Chufas are about the size of shelled hazelnut, with a light brown skin and white flesh. There are two types, called largueta and armela in the Valencian language. The largueta is long in shape and the armela is round.

When the chufas are harvested they are cleaned of earth and little bits of hair, washed, and then dried for three months. In that time their humidity is reduced from 50 to 11 percent and they become sweeter. Chufas can be bought at the Mercat d’Olivar and the Santa Catalina market and in supermarkets that sell dried fruits.

Horchata is a very simple drink to make at home and if you want to try it you will need 250 grs of chufas, 750 mls of still mineral water (never tap water) and 100 grs of icing sugar (azúcar glas), or to taste.

Wash the chufas in several waters and leave them to soak in fresh cold water for 24 hours. Give them a final rinse and reduce them to a paste in a blender or a food processor. Stir this paste into the 750 mls of mineral water and let the mixture stand for an hour. Strain the liquid through a very fine sieve and stir in the icing sugar until it is completely dissolved. Strain again and refrigerate until very cold.

This is the basic Valencian recipe and, some people say, the only one. But, as so often happens, you come across variations. In Alicante, for instance, they like to add a bit of cinnamon stick and lemon rind to the finished mixture.

Horchata can be more than a drink: some people add extra icing sugar, freeze it, and turn it into a sorbet to be eaten with a spoon. But that makes it far too sweet for me, so I prefer the 100 grs of icing sugar for a sorbet. In the end, however, it all depends on personal taste.

Most Spaniards think horchata is made exclusively with chufas, but it can be done with the seeds of melon, watermelon and pumpkin.

In Mallorca, where almonds are plentiful, you will come across bars that have horchata de almendras (almond horchata). It is extremely good and you should try it. The taste, of course, is quite different from the horchata made with chufas.

Some bars and ice cream shops in central Palma do horchata, the drink and the sorbet. The Bar Bosch in Plaça Joan Carles I (opposite C&A) does a good horchata drink and the best place for a sorbet is Can Joan de s’Aigo in Calle Barón de Santa María de Sepulcro, off Avda Jaime III at El Corte Inglés.
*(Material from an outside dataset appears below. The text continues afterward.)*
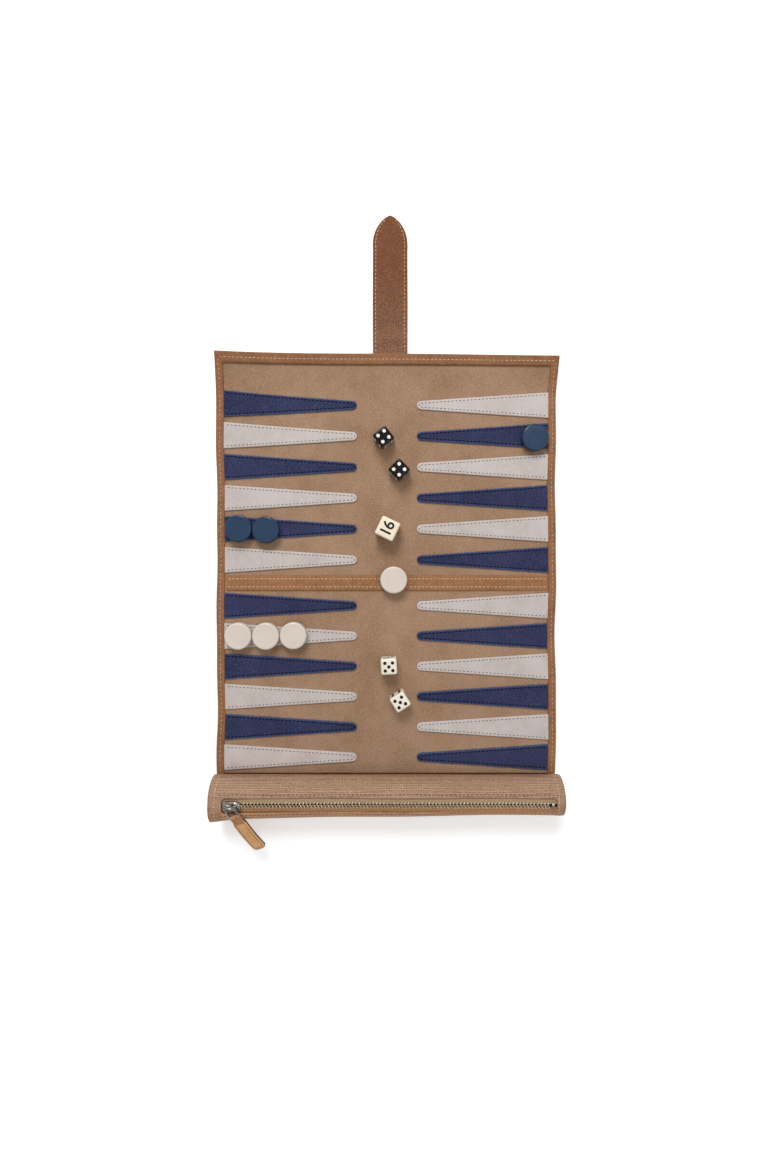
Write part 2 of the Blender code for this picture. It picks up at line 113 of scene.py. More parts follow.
def mesh_object(name, verts, faces, look, smooth=True, sharp=40):
    mesh = bpy.data.meshes.new(name)
    mesh.from_pydata([tuple(v) for v in verts], [], [tuple(f) for f in faces])
    mesh.validate()
    mesh.update()
    if smooth:
        mesh.shade_smooth()
        mesh.set_sharp_from_angle(angle=math.radians(sharp))
    return show(name, mesh, look)


def outward(made):
    """Turns a closed mesh's faces outwards."""
    built = bmesh.new()
    built.from_mesh(made.data)
    bmesh.ops.recalc_face_normals(built, faces=built.faces)
    built.to_mesh(made.data)
    built.free()
    return made


def grid_faces(rows, columns, start=0, wrap=False):
    faces = []
    for i in range(rows - 1):
        for j in range(columns - (0 if wrap else 1)):
            a = start + i * columns + j
            b = start + i * columns + (j + 1) % columns
            faces.append((a, b, b + columns, a + columns))
    return faces


def add_loft(verts, faces, rings):
    """Adds a closed tube to a mesh, through rings of points that run round the same way."""
    start, count = len(verts), len(rings[0])
    for ring in rings:
        verts.extend(ring)
    faces += grid_faces(len(rings), count, start, wrap=True)
    faces.append(tuple(range(start, start + count))[::-1])
    faces.append(tuple(range(len(verts) - count, len(verts))))


def loft(name, rings, look, sharp=40):
    verts, faces = [], []
    add_loft(verts, faces, rings)
    return outward(mesh_object(name, verts, faces, look, sharp=sharp))


def slab(name, xs, ys, low_z, high_z, look):
    """A closed slab of the mat over a grid."""
    verts = [lay(x, y, z) for z in (low_z, high_z) for y in ys for x in xs]
    columns, rows = len(xs), len(ys)
    top = columns * rows
    faces = [f[::-1] for f in grid_faces(rows, columns)] + grid_faces(rows, columns, top)
    for a in range(0, top - columns, columns):
        b = a + columns
        right, next_right = a + columns - 1, b + columns - 1
        faces += [(a, a + top, b + top, b), (right, next_right, next_right + top, right + top)]
    for j in range(columns - 1):
        a = top - columns + j
        faces += [(j, j + 1, j + 1 + top, j + top), (a, a + top, a + 1 + top, a + 1)]
    return outward(mesh_object(name, verts, faces, look))


def circle(count, start=0, span=360, closed=True):
    """(cos, sin) of evenly spaced directions, from start through span degrees."""
    angles = np.radians(np.linspace(start, start + span, count, endpoint=not closed))
    return list(zip(np.cos(angles).tolist(), np.sin(angles).tolist()))


def arc(count, start, span):
    return circle(count, start, span, closed=False)


def mirrored(half):
    """A section from its left half, listed from the bottom to the middle."""
    return half + [(-x, z) for x, z in reversed(half) if x]


def steps(low, high, size):
    return np.linspace(low, high, max(2, int(round((high - low) / size)) + 1))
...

Mallorcans traditionally eat a cuarto with an horchata sorbet. This is an extremely light rectangular spongecake for which Mallorca is famous. Can Joan de s’Aigo make their own ensaimadas and cuartos and they are among the best on the island.

Two other cooling drinks you will find in Palma are based on milk: leche preparada and leche merengada. These are all-time favourites here and on the mainland, both with children and adults. Leche preparada is popular in many Mallorcan homes where there is always a large jug of it in the fridge during the summer months. It’s an easy-peasy cooler. Bring a litre of milk almost to the boil, take it off the heat, sweeten to taste and add cinnamon stick and lemon rind to taste.

When the milk has cooled, strain it into a suitable jug and refrigerate until very cold. Serve it in a wide glass and sprinkle the surface with powdered cinnamon to taste.

Leche merengada involves whipped egg whites and is a bit more complicated. Make leche preparada as described above, pour it into a suitable and stir in egg whites whipped until they hold stiff peaks. It can be consumed as a drink or frozen until it is a sorbet that can eaten with a spoon. Very few bars or ice cream shops do leche merengada nowadays.

Supermarkets are now full of horchata in bottles and cartons but they are far too sweet for me. If you want to try them, get them at El Corte Inglés and go for the dearest ones. For the extra money you will always get a better horchata. Going back to air-conditioning. When I was in the supermarket of El Corte Inglés on Thursday of last week, the temperature was beautifully cool.

Manager Alfonso told me it was at 25C, which is permissible in places where employees may be lifting heavy objects such as crates of fish, boxes of fruit and veg or cases of tins and jars for restocking the shelves.

In other parts of the store the temperature will be at the government recommended 27C and in about 10 days’ time indicators will show the temperature throughout the store. In situations like this, El Corte Inglés is always the first to comply with laws and regulations. As the head of a department once said to me: “At El Corte Inglés we are more papist than the Pope.”